I have a bridge platform (yes the game) written in C# which I am gradually improving. Like many bridge applications it makes use of the open source double dummy solver (DDS) by Bo Haglund and Soren Hein.
My own project started out on Windows and is deployed to Linux (on Azure) but I now develop it mostly on a Mac with Visual Studio Code. The DDS library is cross-platform and I have compiled it for Windows, Linux and Mac – I had some issues with a dependency, described here, which taught me a lot about the Linux app service on Azure, among other things.
Unfortunately though the library has never worked with C# on the Mac – until today that is. I could compile it successfully with Xcode, it worked with its own test application dtest, but not from C#. This weekend I decided to investigate and see if I could fix it.
I have an Xcode project which includes both dtest and the DDS library, which is configured as a dynamic library. What I wanted to do was to debug the C++ code from my .NET application. For this purpose I did not use the ASP.Net bridge platform but a simple command line wrapper for DDS which I wrote some time back as a utility. It uses the same .NET wrapper DLL for DDS as the bridge platform. The problem I had was that when the application called a function from the DDS native library, it printed: Memory::GetPtr 0 vs. 0 and then quit.
I am not all that familiar with Xcode and do not often code in C++ so debugging this was a bit of an adventure. In Xcode, I went to Product – Scheme – Edit Scheme, checked Debug executable under Info, and then selected the .NET application which is called ddscs.
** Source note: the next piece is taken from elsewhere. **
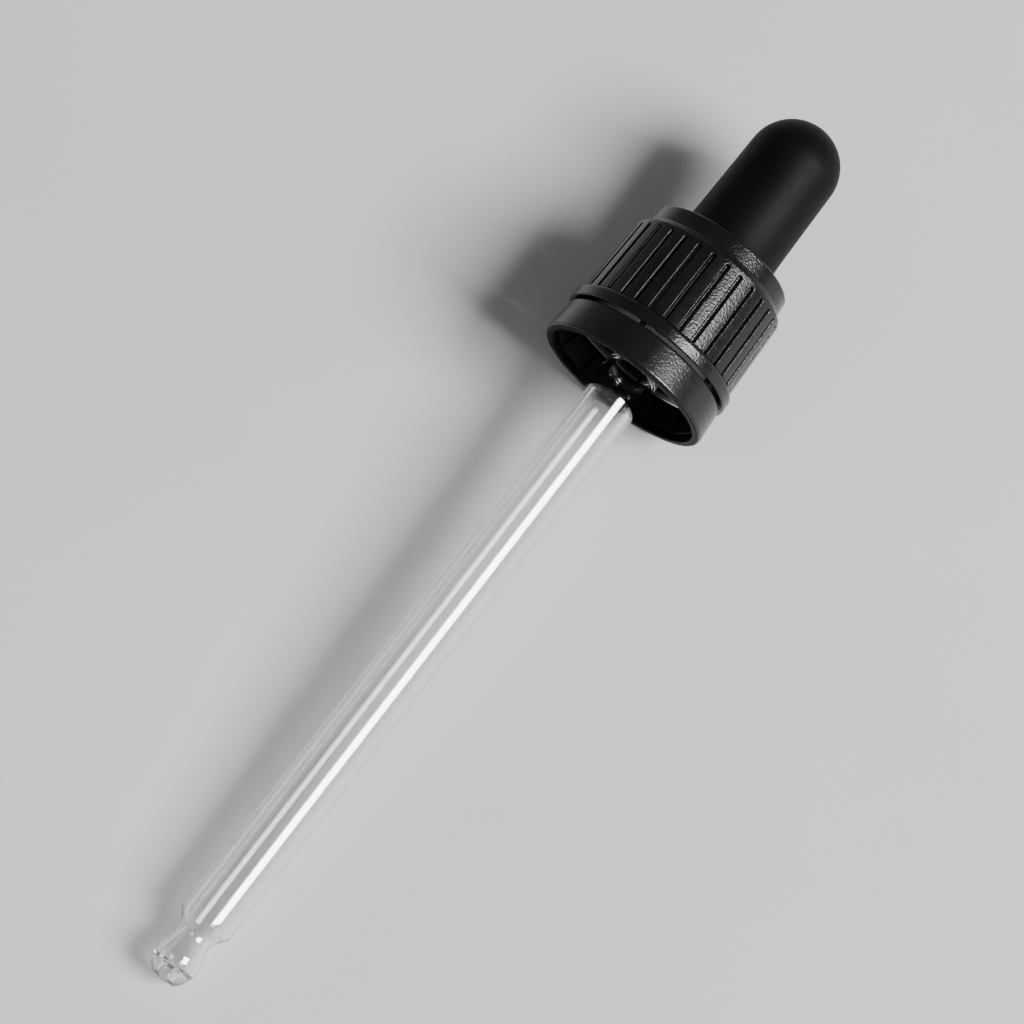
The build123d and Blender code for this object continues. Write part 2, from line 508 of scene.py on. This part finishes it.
def thread_rise(x, angle):
    """How far the thread stands in from the bore's wall at a point."""
    along = (x - THREAD_START) / THREAD_PITCH
    turn = ((angle - THREAD_START_ANGLE) / FULL_TURN) % 1.0
    nearest = round(along - turn) + turn
    begun = smooth_step(-THREAD_RUN_OUT, 0.0, nearest)
    ended = smooth_step(THREAD_TURNS, THREAD_TURNS + THREAD_RUN_OUT, nearest)
    inside = begun * (1 - ended)
    distance = abs(along - nearest) * THREAD_PITCH
    flank = 1 - smooth_step(THREAD_CREST / 2, THREAD_FOOT / 2, distance)
    return (THREAD_ROOT_R - THREAD_CREST_R) * flank * inside


def cap_outline():
    """Section of the cap, and which of its points lie on the ribbed outside or the threaded bore."""
    rib_rows = [RIB_START + 0.25 * MM]
    rib_rows += [GROOVE_START + a * MM for a in (-0.3, -0.2, -0.1, 0.0, 0.1, 0.3)]
    rib_rows += [GROOVE_START + (1 + k) * MM for k in range(8)]
    rib_rows += [GROOVE_END + a * MM for a in (-0.5, -0.35, -0.25, -0.18, -0.12)]
    rib_rows += [GROOVE_END + a * MM for a in (-0.06, 0.0, 0.06, 0.12, 0.2)]
    taper = (RIB_TOP_R - RIB_LOW_R) / (RIB_END - RIB_START)
    lands = [Vector((x, RIB_LOW_R + taper * (x - RIB_START))) for x in rib_rows]
    foot = rounded(
        [
            (cap_low.x + 0.3 * MM, THREAD_ROOT_R + 0.3 * MM, 0),
            (cap_low.x, THREAD_ROOT_R + 0.5 * MM, 0.15 * MM),
            (cap_low.x, skirt_r, 0.2 * MM),
            (RIB_START - 0.1 * MM, skirt_r, 0.75 * MM),
            (RIB_START, RIB_LOW_R, 0.2 * MM),
            (lands[0].x, lands[0].y, 0),
        ],
        closed=False,
    )
    top = rounded(
        [
            (lands[-1].x, lands[-1].y, 0),
            (RIB_END, RIB_TOP_R, 0.25 * MM),
            (COLLAR_START, COLLAR_LOW_R, 0.6 * MM),
            (cap_high.x, COLLAR_TOP_R, 0.3 * MM),
            (cap_high.x, BULB_HOLE_R, 0.15 * MM),
            (POCKET_END, BULB_HOLE_R, 0.1 * MM),
            (POCKET_END, POCKET_R, 0.1 * MM),
            (BORE_END, POCKET_R, 0.15 * MM),
            (BORE_END, THREAD_ROOT_R, 0.15 * MM),
            (BORE_END - 0.4 * MM, THREAD_ROOT_R, 0),
        ],
        closed=False,
    )
    bore_rows = 56
    bore_start = cap_low.x + 0.5 * MM
    bore_end = BORE_END - 0.4 * MM
    bore = [
        Vector((bore_end + (bore_start - bore_end) * k / bore_rows, THREAD_ROOT_R))
        for k in range(1, bore_rows + 1)
    ]
    outline = foot[:-1] + lands + top[1:] + bore
    ribbed = range(len(foot) - 1, len(foot) - 1 + len(lands))
    threaded = range(len(outline) - len(bore), len(outline))
    return outline, ribbed, threaded


def cap_relief(ribbed, threaded):
    """Relief of the cap's section: grooves in its ribbed points and the thread on its bore's points."""

    def relief(x, r, angle, index):
        if index in ribbed:
            return r - groove_cut(x, r, angle)
        if index in threaded:
            return r - thread_rise(x, angle)
        return r

    return relief


outline, ribbed, threaded = cap_outline()
cap = facing_out(turned("cap_shell", outline, groove_angles(), True, cap_relief(ribbed, threaded)))
grained = cap_plastic("cap_plastic_grained", grain=0.9, gloss=0.34, roughness=0.22)
matt = cap_plastic("cap_plastic_matt", grain=0.15, gloss=0.06, roughness=0.45)
finish_piece(cap, grained, "cap", "cap_plastic", "screw_cap")
second_material(cap, matt, lambda x, r: r < THREAD_ROOT_R + 0.4 * MM and x < POCKET_END)

# ---------------------------------------------------------------- tamper band, flaps and bridges

BAND_INNER_R = 10.4 * MM
BAND_TOP_R = 11.15 * MM
BAND_COLUMNS = 192
FLAP_COUNT = 12
FLAP_HINGE_X = 0.9 * MM
FLAP_FREE_X = 3.7 * MM
FLAP_FREE_R = 9.3 * MM
FLAP_HINGE_WIDTH = 5.0 * MM
FLAP_FREE_WIDTH = 4.0 * MM
FLAP_THICKNESS = 0.45 * MM
BRIDGE_COUNT = 6
BRIDGE_WIDTH = 0.8 * MM
BRIDGE_DEPTH = 0.35 * MM

band_outline = rounded(
    [
        (band_low.x, BAND_INNER_R, 0.12 * MM),
        (band_low.x, band_r, 0.55 * MM),
        (band_high.x, BAND_TOP_R, 0.3 * MM),
        (band_high.x, BAND_INNER_R, 0.12 * MM),
    ],
    closed=True,
)
smoother = cap_plastic("cap_plastic_smooth", grain=0.8, gloss=0.36, roughness=0.25)
band = facing_out(turned("band_ring", band_outline, even_angles(BAND_COLUMNS), closed=True))
finish_piece(band, smoother, "band", "cap_plastic", "tamper_band")
second_material(band, matt, lambda x, r: x < band_low.x + 0.1 * MM or r < BAND_INNER_R + 0.1 * MM)


def box_between(corners_low, corners_high):
    """Vertices and faces of a box from two rings of four corners."""
    vertices = list(corners_low) + list(corners_high)
    faces = [(3, 2, 1, 0), (4, 5, 6, 7)]
    faces += [(i, (i + 1) % 4, 4 + (i + 1) % 4, 4 + i) for i in range(4)]
    return vertices, faces


def group_of(name, blocks, edge):
    """One piece from several blocks, with small rounded edges."""
    vertices = []
    faces = []
    for block_vertices, block_faces in blocks:
        start = len(vertices)
        vertices += block_vertices
        faces += [tuple(start + i for i in face) for face in block_faces]
    piece = facing_out(mesh_piece(name, vertices, faces))
    bevel = piece.modifiers.new("edge", "BEVEL")
    bevel.width = edge
    bevel.segments = 3
    bevel.harden_normals = True
    return piece


def flap_block(angle):
    """One locking flap: a leaf from its hinge on the band's wall to its free edge."""
    out = Vector(on_ring(0, 1, angle))
    along = Vector((1, 0, 0))
    across = along.cross(out)
    hinge_r = math.sqrt(BAND_INNER_R**2 - (FLAP_HINGE_WIDTH / 2) ** 2)
    hinge = along * FLAP_HINGE_X + out * hinge_r
    free = along * FLAP_FREE_X + out * FLAP_FREE_R
    inwards = (free - hinge).cross(across).normalized()
    if inwards.dot(out) > 0:
        inwards = -inwards
    corners = [
        hinge - across * FLAP_HINGE_WIDTH / 2,
        free - across * FLAP_FREE_WIDTH / 2,
        free + across * FLAP_FREE_WIDTH / 2,
        hinge + across * FLAP_HINGE_WIDTH / 2,
    ]
    return box_between(corners, [c + inwards * FLAP_THICKNESS for c in corners])


def bridge_block(angle):
    """One break bridge between the band and the cap's skirt."""
    out = Vector(on_ring(0, 1, angle))
    across = Vector((1, 0, 0)).cross(out)
    corners = [
        out * (BAND_INNER_R + depth) + across * side * BRIDGE_WIDTH / 2
        for depth, side in ((0, -1), (BRIDGE_DEPTH, -1), (BRIDGE_DEPTH, 1), (0, 1))
    ]
    low = [c + Vector((band_high.x, 0, 0)) for c in corners]
    high = [c + Vector((cap_low.x, 0, 0)) for c in corners]
    return box_between(low, high)


flap_step = FULL_TURN / FLAP_COUNT
bridge_step = FULL_TURN / BRIDGE_COUNT
flaps = group_of("band_flaps", [flap_block(k * flap_step) for k in range(FLAP_COUNT)], 0.08 * MM)
finish_piece(flaps, matt, "band", "cap_plastic", "locking_flaps")
bridges = group_of("band_bridges", [bridge_block(k * bridge_step) for k in range(BRIDGE_COUNT)], 0.05 * MM)
finish_piece(bridges, matt, "band", "cap_plastic", "break_bridges")

# ---------------------------------------------------------------- table, light and camera

rim_low = Vector((band_low.x, 0, -band_r))
tip_low = Vector((SHOULDER_X, 0, -tube_r))
slope = math.atan2(tip_low.z - rim_low.z, rim_low.x - tip_low.x)
level = Matrix.Rotation(slope, 4, "Y")

TABLE_FLAT_R = 1.8
TABLE_BEND_R = 0.7
TABLE_WALL = 1.2
TABLE_COLUMNS = 96
TABLE_BEND_STEPS = 16
TABLE_GAP = 0.1 * MM


def studio_table():
    """Flat round table top whose edge bends up into a plain wall all round."""
    profile = [(TABLE_FLAT_R - 0.1, 0.0), (TABLE_FLAT_R, 0.0)]
    for k in range(1, TABLE_BEND_STEPS + 1):
        bend = math.pi / 2 * k / TABLE_BEND_STEPS
        out = TABLE_FLAT_R + TABLE_BEND_R * math.sin(bend)
        profile.append((out, TABLE_BEND_R * (1 - math.cos(bend))))
    profile.append((TABLE_FLAT_R + TABLE_BEND_R, TABLE_BEND_R + TABLE_WALL))
    vertices = [(0, 0, 0)]
    faces = []
    for ring, (out, up) in enumerate(profile):
        for j, angle in enumerate(even_angles(TABLE_COLUMNS)):
            vertices.append((out * math.cos(angle), out * math.sin(angle), up))
            here = 1 + ring * TABLE_COLUMNS + j
            beside = 1 + ring * TABLE_COLUMNS + (j + 1) % TABLE_COLUMNS
            if ring == 0:
                faces.append((0, here, beside))
            else:
                faces.append((here - TABLE_COLUMNS, here, beside, beside - TABLE_COLUMNS))
    return mesh_piece("table", vertices, faces)


table = studio_table()
table.data.materials.append(table_paint())
table.matrix_world = Matrix.Translation(rim_low - Vector((0, 0, TABLE_GAP))) @ level

world = bpy.data.worlds.new("studio")
world.use_nodes = True
world.node_tree.nodes["Background"].inputs["Color"].default_value = (1, 1, 1, 1)
world.node_tree.nodes["Background"].inputs["Strength"].default_value = 0.16
bpy.context.scene.world = world


def towards(azimuth, elevation):
    """Unit vector at an azimuth from -Y towards +X and an elevation, both in degrees."""
    a = math.radians(azimuth)
    e = math.radians(elevation)
    return Vector((math.sin(a) * math.cos(e), -math.cos(a) * math.cos(e), math.sin(e)))


def soft_light(name, aim, azimuth, elevation, distance, width, height, power):
    """Rectangular light that faces aim, at an azimuth and elevation over the table."""
    away = level.to_3x3() @ towards(azimuth, elevation)
    data = bpy.data.lights.new(name, "AREA")
    data.shape = "RECTANGLE"
    data.size = width
    data.size_y = height
    data.energy = power
    lamp = bpy.data.objects.new(name, data)
    lamp.location = aim + away * distance
    lamp.rotation_mode = "QUATERNION"
    lamp.rotation_quaternion = (-away).to_track_quat("-Z", "Y")
    bpy.context.scene.collection.objects.link(lamp)


MIDDLE = Vector((-0.03, 0, 0))
soft_light("window", MIDDLE, azimuth=4, elevation=41, distance=1.5, width=0.66, height=0.66, power=60)

CAMERA_AZIMUTH = -53.0
CAMERA_ELEVATION = 67.0
CAMERA_DISTANCE = 0.3966
CAMERA_LENS = 116
AIM = Vector((-19.44, 2.2, -4.12)) * MM

back = towards(CAMERA_AZIMUTH, CAMERA_ELEVATION)
turn = level.to_quaternion() @ (-back).to_track_quat("-Z", "Y")
camera_data = bpy.data.cameras.new("camera")
camera_data.lens = CAMERA_LENS
camera_data.clip_start = 0.01
camera_data.clip_end = 20
camera = bpy.data.objects.new("camera", camera_data)
camera.rotation_mode = "QUATERNION"
camera.rotation_quaternion = turn
camera.location = AIM + turn @ Vector((0, 0, CAMERA_DISTANCE))
bpy.context.scene.collection.objects.link(camera)
bpy.context.scene.camera = camera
I also had to add an argument under Arguments passed on Launch, so that my application would exercise the library.
Then I could go to Product – Run and success, I could step through the C++ code called by my .NET application. I could see that the marshalling was working fine.
Now I could see where my error message came from:
So how to fix it? The problem was that DDS sets how much memory it allows itself to use and it was set to zero. I looked at the dtest application and noticed this line of code:
SetResources(options.memoryMB, options.numThreads);
This is closely related to another DDS function called SetMaxThreads. I looked at the docs for DDS and found this remark:
The number of threads is automatically configured by DDS on Windows, taking into account the number of processor cores and available memory. The number of threads can be influenced using by calling SetMaxThreads. This function should probably always be called on Linux/Mac, with a zero argument for auto configuration.
“Probably” huh! So I added this to my C# wrapper, using something I have not used before, a static constructor. It just called SetMaxThreads(0) via P/Invoke.
Everything started working. Like so many programming issues, simple when one has figured out the problem!